Gayatri Spivak, Verkörperung der kriti­schen Weltbürgerin par excellence, sprach unter anderem die Empfehlung aus, dass Migration im Zusammenhang mit Umver­teilung diskutiert werden muss und nicht wie bisher in der EU üblich, unter den Aspekten von Kultur und Rassismus. Man kann nicht über Menschenwürde sprechen, wenn es keine soziale Sicher­heit gibt. Wäh­rend das echte Problem der Subalternität darin besteht, dass die Betroffenen meinen, ihr Elend sei »normal«, gilt es ihren Willen zu sozialer Gerechtigkeit zu ent­zünden, was nur durch Bildung und intel­lektuelle Anstrengung geschehen kann. Sonst würden Menschen bloß als Stimm­vieh missbraucht, was ein echtes Problem von Demokratie darstellt, wobei Spivak die Vorenthaltung von Bildung (für Arbei­tende, für Frauen) als Herrschaftsstrategie identifiziert.

Heidi Hartmann, vor 32 Jahren Mitbe­gründerin des »Institute for Women’s Policy Research« in Washington, D.C. (www.iwpr.org), einer Einrichtung, die die ökonomische Situation von Frauen unter­sucht, berichtete über die Anfänge ihrer Institution und den Einfluss von dort gefer­tigten Studien (etwa zur Erwerbsarbeit von Frauen) auf konkrete Politik. Beispielsweise würde es in den USA ohne eine bahnbre­chende Studie des IWPR keinen bezahlten Elternurlaub geben. Interessant auch, dass US-amerikanische Frauen, oftmals mit höherer Bildung, weniger Stunden lohnar­beiten, damit sie nicht mehr verdienen als ihre Ehemänner, was deren Männlichkeit unterminieren würde. Bereits 1979 hatte Hartmann mit ihrem Essay »The Unhappy Marriage between Marxism and Feminism: Towards a More Progressive Union« auf die blinden Flecken beider Analyseinstrumen­tarien hingewiesen.

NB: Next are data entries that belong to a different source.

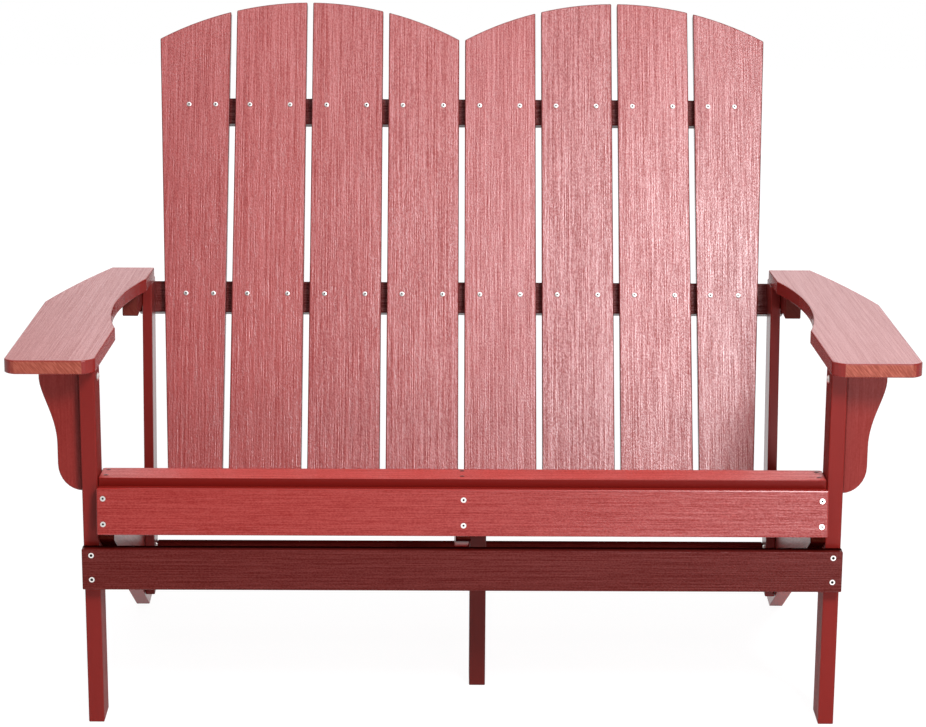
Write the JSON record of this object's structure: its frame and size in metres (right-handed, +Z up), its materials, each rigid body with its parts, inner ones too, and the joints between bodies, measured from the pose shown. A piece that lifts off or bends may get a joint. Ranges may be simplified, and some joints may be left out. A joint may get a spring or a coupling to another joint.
{
  "type": "adirondack loveseat",
  "caption": "Two-place adirondack garden seat: slatted double-crest back, wide flat arms on curved brackets, straight front legs and stringers that slope to the floor.",
  "frame": {"origin": "centre of the outline's footprint, on the floor", "axes": "+Z up, +X to the right as seen from the front, the sitter faces -Y"},
  "size_m": [1.2498, 0.7798, 0.9209],
  "materials": {
    "surface_board": "embossed wood grain, satin",
    "frame_board": "embossed wood grain, satin",
    "screw": "plain"
  },
  "bodies": {
    "root": {"arm_left": "surface_board", "arm_right": "surface_board", "seat_board_1": "surface_board", "seat_board_2": "surface_board", "seat_board_3": "surface_board", "seat_board_4": "surface_board", "seat_board_5": "surface_board", "seat_board_6": "surface_board", "back_slat_1": "surface_board", "back_slat_2": "surface_board", "back_slat_3": "surface_board", "back_slat_4": "surface_board", "back_slat_5": "surface_board", "back_slat_6": "surface_board", "back_slat_7": "surface_board", "back_slat_8": "surface_board", "apron": "frame_board", "nose_board": "frame_board", "centre_leg": "frame_board", "front_leg_left": "frame_board", "front_leg_right": "frame_board", "rear_post_left": "frame_board", "rear_post_right": "frame_board", "arm_cleat_left": "frame_board", "arm_cleat_right": "frame_board", "arm_bracket_left": "frame_board", "arm_bracket_right": "frame_board", "stringer_left": "frame_board", "stringer_centre": "frame_board", "stringer_right": "frame_board", "back_rail_upper": "frame_board", "back_rail_arm": "frame_board", "back_rail_lower": "frame_board", "rear_stretcher": "frame_board", "apron_screw_left_upper": "screw", "apron_screw_left_lower": "screw", "apron_screw_right_upper": "screw", "apron_screw_right_lower": "screw", "nose_screw_left_upper": "screw", "nose_screw_left_lower": "screw", "nose_screw_centre_upper": "screw", "nose_screw_centre_lower": "screw", "nose_screw_right_upper": "screw", "nose_screw_right_lower": "screw", "bracket_screw_left": "screw", "bracket_screw_right": "screw", "leg_screw_left_1": "screw", "leg_screw_left_2": "screw", "leg_screw_right_1": "screw", "leg_screw_right_2": "screw", "post_screw_left_1": "screw", "post_screw_left_2": "screw", "post_screw_right_1": "screw", "post_screw_right_2": "screw", "centre_leg_screw_1": "screw", "centre_leg_screw_2": "screw"}
  },
  "joints": []
}
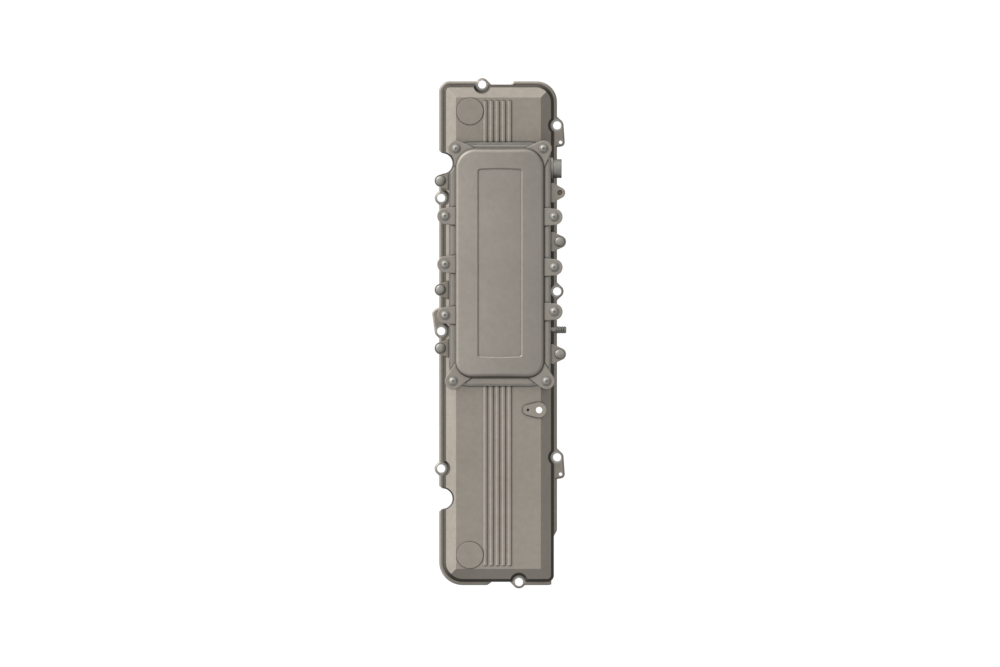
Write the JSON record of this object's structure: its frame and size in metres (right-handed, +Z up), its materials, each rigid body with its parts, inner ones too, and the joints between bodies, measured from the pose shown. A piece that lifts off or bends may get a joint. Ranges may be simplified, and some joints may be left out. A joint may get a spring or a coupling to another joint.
{
  "type": "engine valve cover",
  "caption": "Long cast aluminium valve cover for a heavy diesel engine, with a bevelled roof, ribs, socket pockets and a raised crankcase breather chamber under a screwed lid.",
  "frame": {"origin": "middle of the sealing plane, level with the underside of the seal and centred on the casting's walls", "axes": "+Y towards the engine's front (the end with the breather chamber), +X towards the side with the outlet pipe, +Z up, out of the engine"},
  "size_m": [0.2627, 0.9998, 0.1422],
  "materials": {
    "cast_aluminium": "sand-cast, lightly blasted, matt",
    "lid_aluminium": "die-cast, matt",
    "seal_rubber": "moulded black rubber",
    "zinc_steel": "zinc-plated",
    "tube_steel": "zinc-plated, turned",
    "sheet_steel": "rolled sheet",
    "wire_wool": "packed wire"
  },
  "bodies": {
    "root": {"cover_casting": "cast_aluminium", "cover_gasket": "seal_rubber", "breather_lid": "lid_aluminium", "lid_gasket": "seal_rubber", "breather_outlet_tube": "tube_steel", "hose_nipple": "tube_steel", "baffle_plate": "sheet_steel", "separator_frame_front": "sheet_steel", "separator_frame_rear": "sheet_steel", "separator_pack": "wire_wool", "oil_drain_tube": "tube_steel", "drain_valve": "seal_rubber", "lid_screw_1": "zinc_steel", "lid_screw_2": "zinc_steel", "lid_screw_3": "zinc_steel", "lid_screw_4": "zinc_steel", "lid_screw_5": "zinc_steel", "lid_screw_6": "zinc_steel", "lid_screw_7": "zinc_steel", "lid_screw_8": "zinc_steel", "lid_screw_9": "zinc_steel", "lid_screw_10": "zinc_steel", "side_plug_1": "zinc_steel", "side_plug_2": "zinc_steel", "side_plug_3": "zinc_steel", "side_plug_4": "zinc_steel", "side_plug_5": "zinc_steel", "baffle_screw_1": "zinc_steel", "baffle_screw_2": "zinc_steel", "baffle_screw_3": "zinc_steel", "baffle_screw_4": "zinc_steel", "baffle_screw_5": "zinc_steel", "baffle_screw_6": "zinc_steel", "baffle_screw_7": "zinc_steel", "baffle_screw_8": "zinc_steel"}
  },
  "joints": []
}
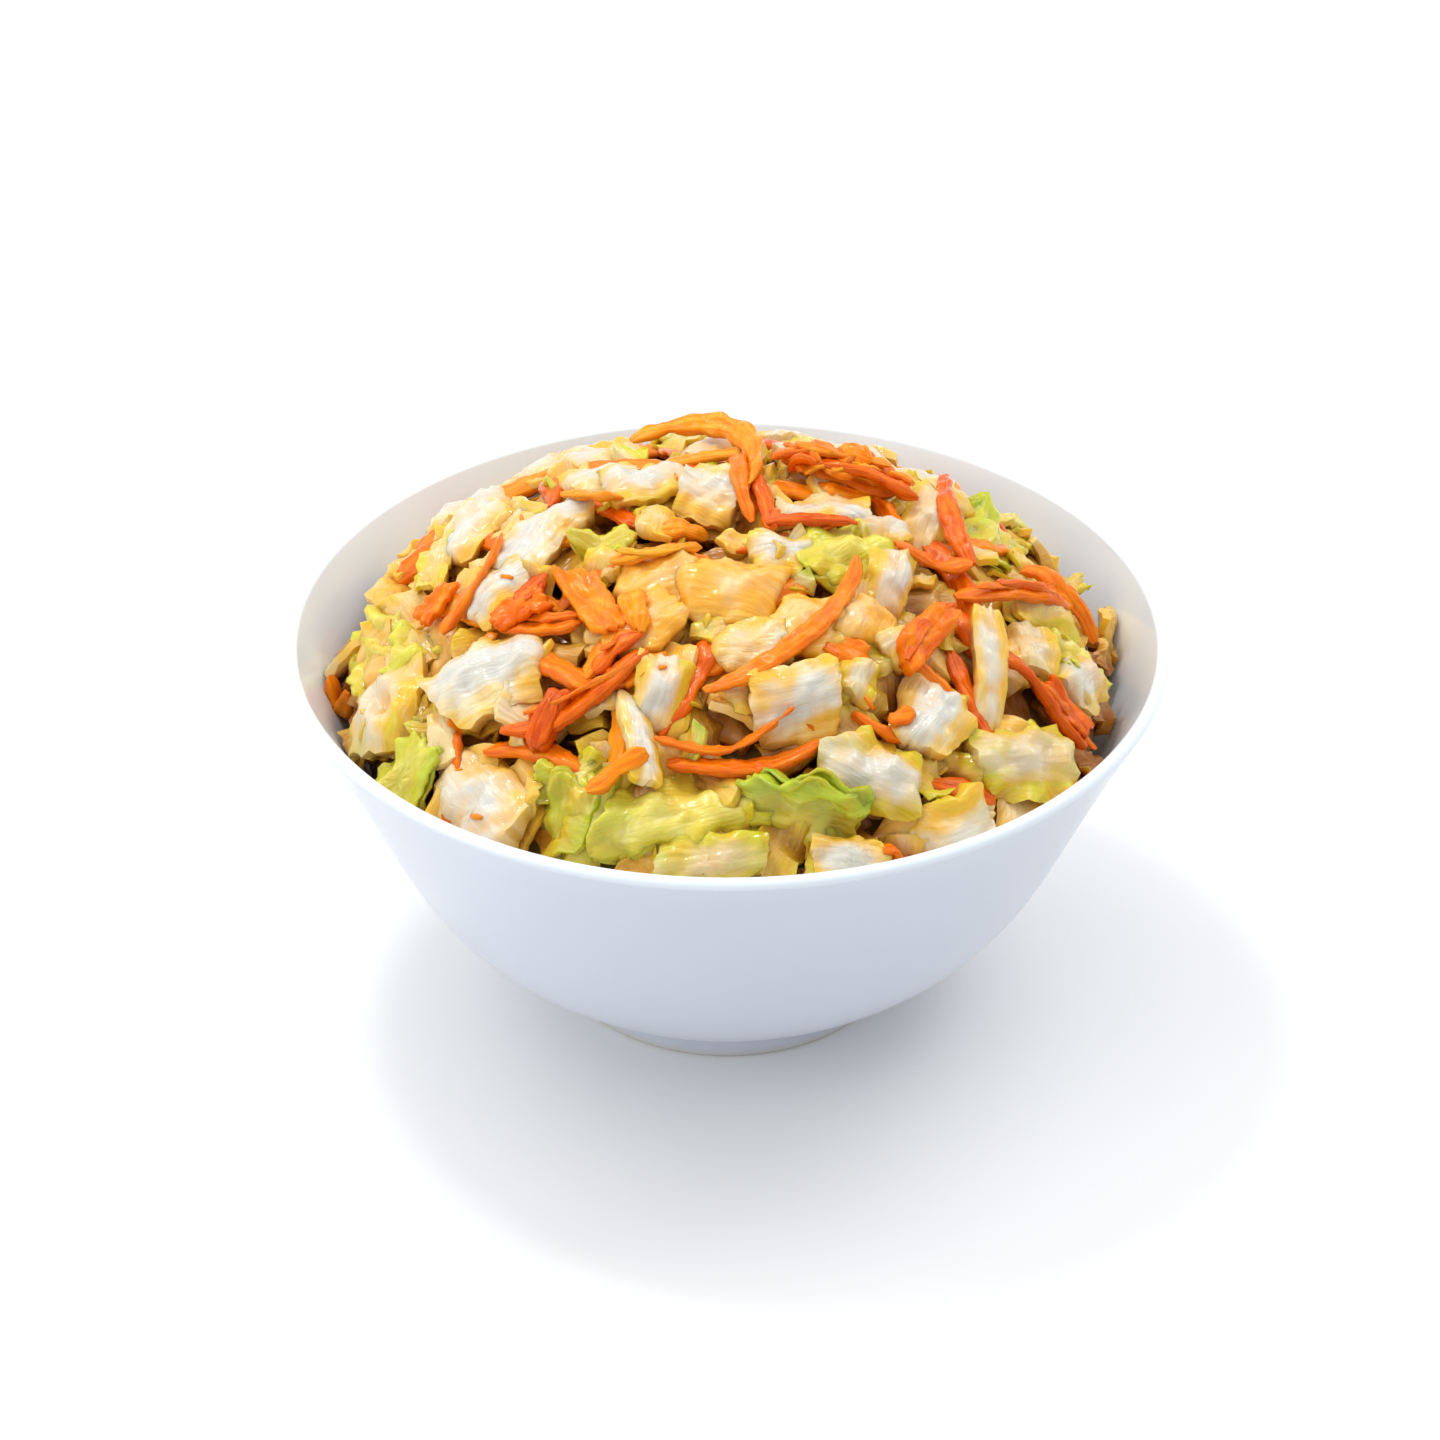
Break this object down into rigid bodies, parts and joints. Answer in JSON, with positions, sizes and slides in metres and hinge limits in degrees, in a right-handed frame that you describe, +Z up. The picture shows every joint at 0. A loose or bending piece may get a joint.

Nikita Dhawans Vortrag, sowohl in per­formativer als auch inhaltlicher Hinsicht ein Höhepunkt der Konferenz, befasste sich mit der Frage, wie unter den neuen globa­len Gegebenheiten und vor dem Hinter­grund von »Empathie-Erschöpfung« so etwas wie feministische Solidarität entste­hen könnte. Schließlich gibt es ja inzwi­schen eine, wenngleich noch immer aus höchst selektiv präsentierten Nachrichten bestehende »globale Öffentlichkeit« und frau sollte meinen, dass eine Verletzung von Grundrechten in einem Teil der Welt die ganze Welt betrifft. Unsere Komplizen­schaft mit den Strukturen anzuerkennen, die wir bekämpfen, ist ein erster Schritt, ein nächster aber, den Staat und seine Institutionen für die eigene Politik der Ver­änderung zu besetzen und nutzbar zu machen, damit der Staat zur »Medizin« für die Gesellschaft werden kann und nicht wie jetzt, weiterhin ein »Gift« ist.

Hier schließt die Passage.